Do I need to throw out my old clothes? Donate, sell, or move to "around the house only." Don't keep them in the active rotation. If you can't decide, put them in a bin in the closet for 90 days; anything you didn't reach for goes out.
How much should I budget for a wardrobe refresh after 40? A reasonable first-year budget is $1,500–$3,000 for a focused refresh (10–15 high-quality, well-fitting pieces). Beyond that is wardrobe expansion rather than refresh.

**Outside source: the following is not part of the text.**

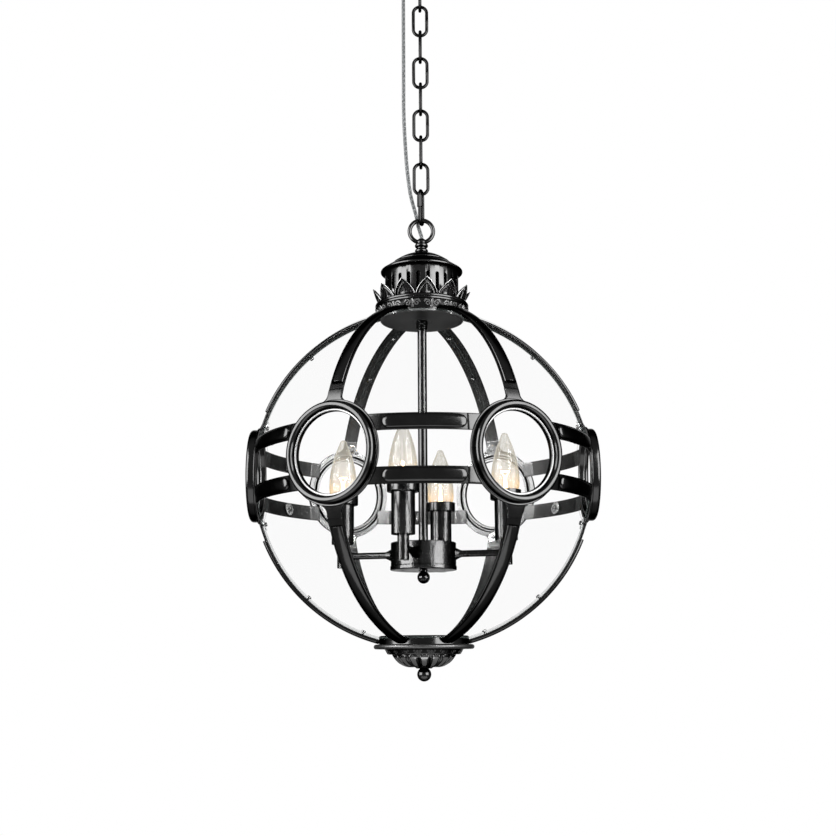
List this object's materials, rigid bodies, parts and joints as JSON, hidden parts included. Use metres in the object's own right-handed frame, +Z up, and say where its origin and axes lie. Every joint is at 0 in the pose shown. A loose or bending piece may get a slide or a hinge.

What about fragrance — is that a style mistake category? Yes — wearing your 1995 cologne ages you the same way wearing pleated khakis does. The full framework is in Best Fragrances for Men Over 40 and How to Build a Signature Scent for Men.
Is fast fashion ever okay? For a basic tee, occasionally. For anything structured (jackets, pants, shoes), the construction quality of fast fashion shows quickly and ages the wearer through visible wear. Buy fewer, better things.
How do I tell if a tailor is good? Ask local well-dressed adults where they go; visit twice with a small alteration before trusting a larger job. A good tailor will tell you when something can't be saved.
What about glasses frames? Frames update every 4–5 years for most adults. Frames that were stylish in 2014 will read dated in 2026 in a way the wearer can't always see. Visit an independent optician and ask for current-classic recommendations rather than current-trendy.
Should I get my colors done? Optional. If you find yourself buying clothes that look great on the hanger but bad on you, a personal color consultation ($75–$150) is worth it. Most men do fine sticking to a neutral palette (charcoal, navy, olive, off-white, soft brown).